Reconstructing Long-Term Synthetic Aperture Radar Backscatter in Urban Domains Using Landsat Time Series Data: A Case Study of Jing-Jin-Ji Region

Synthetic aperture radar (SAR) records important information about the interaction of electromagnetic waves with the Earth's surface. However, long-term and high-resolution backscatter coefficient data are still lacking in many urban studies (e.g., building height estimation). Here, we proposed a framework to reconstruct the 1-km backscatter coefficient in 1990-2022 utilizing the Sentinel-1 Ground Range Detected data and Landsat time series data in the Jing-Jin-Ji (JJJ) region. First, we developed a regression model to convert the optical signals from Landsat into backscatter coefficients as the Sentinel-1 data, using observations from 2015 to 2022. Then, we reconstructed backscatter coefficients from 1990 to 2022 using the long-term Landsat data. Using the reconstructed backscatter coefficients, we analyzed the dynamic patterns of building height over the past decades. The proposed approach performs well on estimating the backscatter coefficient and its spatial pattern, with the annual mean absolute error, root mean square error, and R2 of 1.10 dB, 1.50 dB, and 0.64, respectively. The temporal trends revealed from the reconstructed backscatter data are reliable compared with satellite observations at a relatively coarse resolution, with Pearson's coefficients above 0.92 in 6 sample cities.

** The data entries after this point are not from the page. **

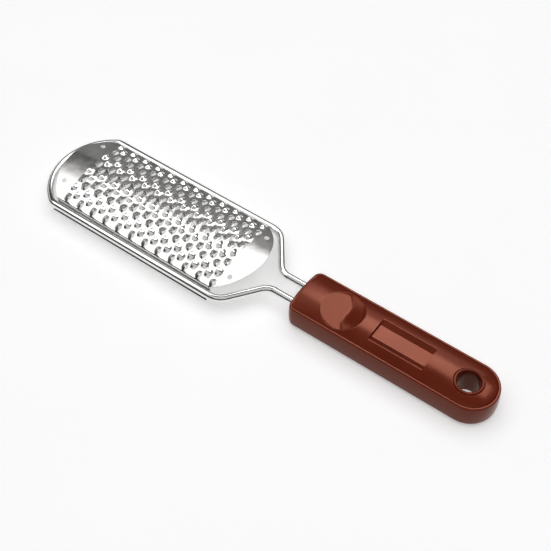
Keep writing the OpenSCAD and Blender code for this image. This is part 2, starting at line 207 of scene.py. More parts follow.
class HandleSettings(bpy.types.PropertyGroup):
    """Sizes of the two shells of the handle."""

    corner_radius: length("Corner radius", "Radius of the front corners seen from above", 0.004)
    bow_radius: length("Bow radius", "Radius of the bowed front seen from above", 0.076)
    foot_inset: length("Foot inset", "How far the side stands in above the lower edge", 0.0002)
    foot_radius: length("Foot radius", "Radius of the lower edge", 0.0035)
    widest_height: length("Widest height", "Height of the widest place", 0.008)
    rim_inset: length("Rim inset", "How far the side stands in at the rim", 0.00035)
    rim_height: length("Rim height", "Height of the rim", 0.0139)
    rim_edge: length("Rim edge", "Radius of the rim's outer edge", 0.00055)
    rim_lip: length("Rim lip", "Width of the rim outside the cover", 0.0012)
    ledge: length("Ledge", "Width of the ledge that carries the cover", 0.001)
    ledge_height: length("Ledge height", "Height of the ledge", 0.01218)
    floor: length("Floor", "Thickness of the floor", 0.002)
    cover_edge: length("Cover edge", "Radius of the cover's outer edge", 0.00045)
    cover_thickness: length("Cover thickness", "Thickness of the cover", 0.0018)
    cover_top: length("Cover top", "Height of the crown's middle", 0.0154)
    cover_crown: length("Cover crown", "Radius of the cover's crown", 0.0464)
    thumb_place: length("Thumb place", "Middle of the thumb recess", lower_low.x + 0.0237)
    thumb_radius: length("Thumb radius", "Radius of the thumb recess", 0.0108)
    thumb_depth: length("Thumb depth", "Depth of the recess at its lowest line", 0.0025)
    thumb_step: length("Thumb step", "Height of the step at its handle end", 0.0008)
    thumb_wall: length("Thumb wall", "Width of the wall around the recess", 0.0009)
    thumb_valley: length("Thumb valley", "From the middle of the recess to its lowest line", 0.0021)
    label_start: length("Label start", "Where the flat recess starts", lower_low.x + 0.0417)
    label_length: length("Label length", "Length of the flat recess", 0.0286)
    label_floor: length("Label floor", "Width of its floor", 0.008)
    label_mouth: length("Label mouth", "Width of its slopes at the crown's top", 0.0154)
    label_depth: length("Label depth", "Depth below the crown's top", 0.0016)
    label_end: length("Label end", "Length of the steep wall at each end", 0.0002)
    hang_radius: length("Hang hole radius", "Radius of the hang hole", 0.00535)
    hang_inset: length("Hang hole inset", "From the hole's middle to the end of the handle", 0.0148)
    ring_width: length("Ring width", "Width of the raised ring", 0.0018)
    ring_height: length("Ring height", "Height of the top of the ring", 0.0157)
    ring_edge: length("Ring edge", "Radius of the ring's edge around the hole", 0.001)
    hole_edge: length("Hole edge", "Radius of the hole's lower edge", 0.0004)
    plastic: colour("Plastic", "Colour of the moulded plastic", (0.155, 0.019, 0.007))


class StudioSettings(bpy.types.PropertyGroup):
    """The camera, lamps and floor."""

    camera_azimuth: angle("Camera azimuth", "Angle of the camera around the part", 35.93)
    camera_height: angle("Camera height", "Angle of the camera above the floor", 52.1)
    camera_distance: length("Camera distance", "From the camera to its target", 0.5395)
    target_x: length("Target X", "Where the camera looks, along the part", 0.00324)
    target_y: length("Target Y", "Where the camera looks, across the part", 0.00745)
    lens: share("Lens", "Focal length in millimetres", 72.09)
    floor_size: length("Floor size", "Length of the floor's side", 60)
    strip_light: share("Strip light", "Brightness of the long lamp that the plate mirrors", 1.7)
    window_light: share("Window light", "Brightness of the small lamp that the handle mirrors", 5.4)
    panel_light: share("Panel light", "Brightness of the pale panel that the teeth mirror", 0.6)
    card_light: share("Card light", "Brightness of the grey card that the plate's far half mirrors", 0.14)
    side_light: share("Side card light", "Brightness of the two cards that the teeth's slopes mirror", 0.6)
    soft_light: share("Soft light", "Brightness of the broad lamp above, which gives the plain light", 1.38)
    sky: share("Sky", "Brightness of the surroundings", 0.04)
    paper: colour("Paper", "Colour of the floor", (0.9, 0.9, 0.9))
    paper_boost: share("Paper boost", "What the floor adds to itself where it is seen or mirrored", 0.35)
    far_boost: share("Far boost", "What the floor adds to itself past the reach of the lamps", 0.9)
    lit_radius: length("Lit radius", "Distance at which the lamps begin to fail", 0.7)
    dark_radius: length("Dark radius", "Distance at which the lamps no longer reach the floor", 3)


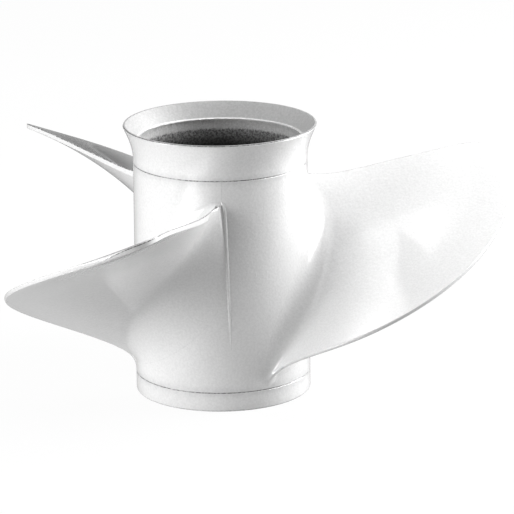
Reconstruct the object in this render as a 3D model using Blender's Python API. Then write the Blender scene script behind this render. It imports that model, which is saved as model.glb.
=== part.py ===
"""Three-blade propeller of an outboard motor, with its exhaust led out through the hub.

It stands on the front end of its hub, with the flared rear end up. Metres, +Z along the shaft axis
towards the rear. The origin is the centre of mass, on the shaft axis. Every height called z in this
file is measured up from the front end's face, and the empty that carries the pieces lowers them.

The blades are screw surfaces. At each radius a blade is a section laid along a helix and wrapped on
a cylinder, so a section is drawn flat first: along the helix and square to it.
"""

import math

import bmesh
import bpy
import numpy as np

# Clearance between neighbouring solids
GAP = 0.0003
# Height of the centre of mass over the front face
MASS_CENTRE_HEIGHT = 0.0780
TURNED_STEPS = 96
MERGE_DISTANCE = 0.00001

# Outer tube
FRONT_RADIUS = 0.0547
REAR_RADIUS = 0.0540
TUBE_BORE_RADIUS = 0.0508
COLLAR_HEIGHT = 0.0120
SEAM_HEIGHT = 0.1462
FOOT_ROUND = 0.0012
SEAM_CHAMFER = 0.0004

# Flared ring at the rear
FLARE_START = 0.1497
FLARE_TOP = 0.1688
RIM_HEIGHT = 0.1698
FLARE_RADIUS = 0.0599
FLARE_POWER = 1.65
FLARE_RINGS = 7
LIP_OUTER_RADIUS = 0.0594
LIP_INNER_RADIUS = 0.0585
THROAT_HEIGHT = 0.1599

# Inner hub with its three webs
INNER_HUB_FRONT = 0.0080
INNER_HUB_REAR = 0.1120
INNER_HUB_FRONT_RADIUS = 0.0310
INNER_HUB_REAR_RADIUS = 0.0300
INNER_HUB_BORE_RADIUS = 0.0253
WEB_FRONT = 0.0160
WEB_REAR = 0.1040
WEB_THICKNESS = 0.0070
WEB_END_STEPS = 4

# Rubber bushing and splined sleeve, pressed into the inner hub
BUSHING_FRONT = 0.0130
BUSHING_REAR = 0.1060
BUSHING_RADIUS = 0.0250
BUSHING_BORE_RADIUS = 0.0168
SLEEVE_FRONT = 0.0080
SLEEVE_REAR = 0.1100
SLEEVE_RADIUS = 0.0165
SPLINE_TEETH = 15
SPLINE_ROOT_RADIUS = 0.0132
SPLINE_TIP_RADIUS = 0.0117
SPLINE_ROOT_SHARE = 0.50
SPLINE_TIP_SHARE = 0.36

# Blades, with their laws given at even stations from the hub to the tip
BLADES = 3
TIP_RADIUS = 0.1808
FIRST_BLADE_ANGLE = math.radians(-15.4)
STATIONS = (0.0, 0.25, 0.5, 0.75, 1.0)
HALF_WRAP = np.radians((42.9, 41.5, 45.4, 49.6, 56.4))
SKEW = np.radians((0.0, 0.0, 2.1, 8.4, 23.1))
RAKE_HEIGHT = np.array((0.0765, 0.0855, 0.0933, 0.0992, 0.1024))
PITCH = np.array((0.463, 0.454, 0.448, 0.451, 0.457))
ROOT_THICKNESS = 0.0120
TIP_THICKNESS = 0.0036
LEADING_THICKNESS = 0.0024
# Height of the flat trailing edge, measured along the shaft
TRAILING_DROP = 0.0030
CHORD_POINTS = 25
NOSE_POINTS = 5
LARGEST_NOSE_SHARE = 0.5
OUTER_SECTIONS = 18
LAST_STATION = 0.9992
BLADE_SHARP_DEGREES = 50

# Blade roots, blended into the tube
ROOT_DEPTH = 0.0050
FEATHER = 0.0008
FILLET_EDGE = 0.0030
FRONT_FILLET_WIDTH = 0.0270
FRONT_FILLET_REACH = 0.0170
FRONT_FILLET_LOSS = 0.70
REAR_FILLET_WIDTH = 0.0250
REAR_FILLET_REACH = 0.0250
FILLET_EVENNESS = 4
NOSE_FILLET = 0.0090
FILLET_ZONE = 0.0340
FILLET_SECTIONS = 11
TAPER_FADE = 0.0200

# Line on the tube where the mould parts, which cuts the front blend off behind the trailing edge
PARTING_TOP = 0.1330
PARTING_LEAD = math.radians(4.2)
PARTING_SLANT = math.radians(38)
PARTING_FADE = 0.0120
PARTING_POINTS = 4

# Round between the parting plane and the front face, which fades out over the tube
TOE_LENGTH = 0.0140
TOE_ZONE = 0.0125
TOE_EASE = 0.0040
TOE_FLAT_SHARE = 0.12
TRIAL_POINTS = 200

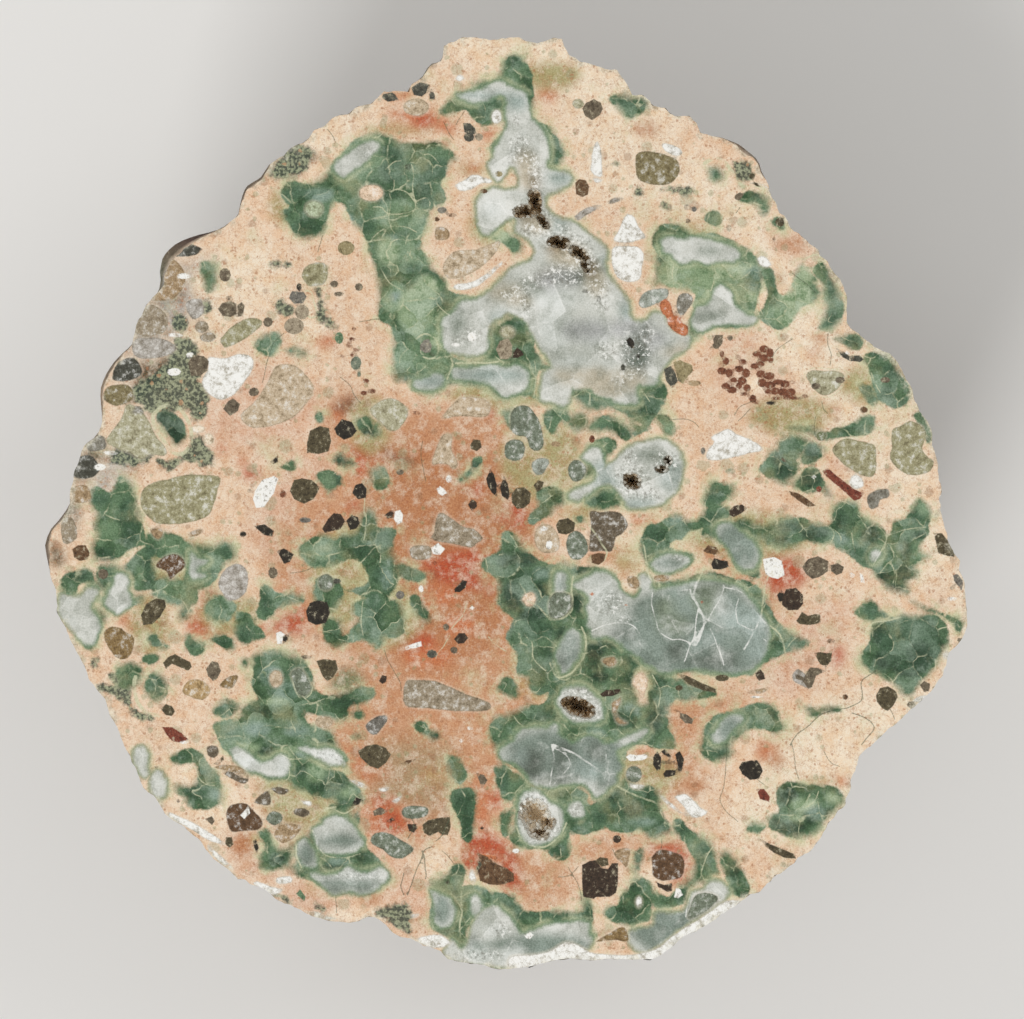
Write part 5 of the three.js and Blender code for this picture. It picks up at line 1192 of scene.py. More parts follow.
def open_back():
    """A finer, rougher copy of the CAD stone without its cut face and hollows."""
    piece = linked("open_back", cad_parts["nodule"].data.copy())
    top = max(vertex.co.z for vertex in piece.data.vertices)
    select_only(piece)
    bpy.ops.object.mode_set(mode="EDIT")
    bpy.ops.mesh.select_mode(type="FACE")
    bpy.ops.mesh.select_all(action="SELECT")
    bpy.ops.mesh.remove_doubles(threshold=1e-6)
    bpy.ops.mesh.select_all(action="DESELECT")
    mesh = bmesh.from_edit_mesh(piece.data)
    for face in mesh.faces:
        centre = face.calc_center_median()
        on_face = face.normal.z > 0.9 and centre.z > top - MM
        high_up = centre.z > top - HOLLOW_DEPTH * MM
        in_hollow = high_up and math.hypot(centre.x, centre.y) < HOLLOW_REACH * MM
        face.select_set(on_face or in_hollow)
    bmesh.update_edit_mesh(piece.data)
    bpy.ops.mesh.delete(type="FACE")
    bpy.ops.mesh.select_all(action="SELECT")
    bpy.ops.mesh.delete_loose()
    bpy.ops.mesh.select_all(action="SELECT")
    bpy.ops.mesh.subdivide(number_cuts=2)
    bpy.ops.mesh.select_mode(type="EDGE")
    bpy.ops.mesh.select_all(action="DESELECT")
    bpy.ops.mesh.select_non_manifold(use_wire=False, use_multi_face=False, use_non_contiguous=False,
                                     use_verts=False)
    mesh = bmesh.from_edit_mesh(piece.data)
    longest = max(edge.calc_length() for edge in mesh.edges if edge.is_boundary) / MM
    bpy.ops.mesh.subdivide(number_cuts=min(MOST_CUTS, math.ceil(longest / RIM_SPACING) - 1))
    bpy.ops.mesh.select_mode(type="VERT")
    mesh = bmesh.from_edit_mesh(piece.data)
    for vertex in mesh.verts:
        vertex.select_set(not vertex.is_boundary)
    bmesh.update_edit_mesh(piece.data)
    bpy.ops.mesh.vertices_smooth(factor=0.5, repeat=4)
    bpy.ops.object.mode_set(mode="OBJECT")
    roughen_back(piece, top)
    return piece, top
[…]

The derived building height from the reconstructed SAR data indicates that the JJJ region experienced a noticeable upward expansion in 1990-2022, e.g., Beijing has the fastest growth rate of 0.420 km3/decade regarding the total building volumes. The proposed framework of reconstructing SAR data from optical satellite images provides a new insight to complement the long-term and high-resolution backscatter from local to global scales.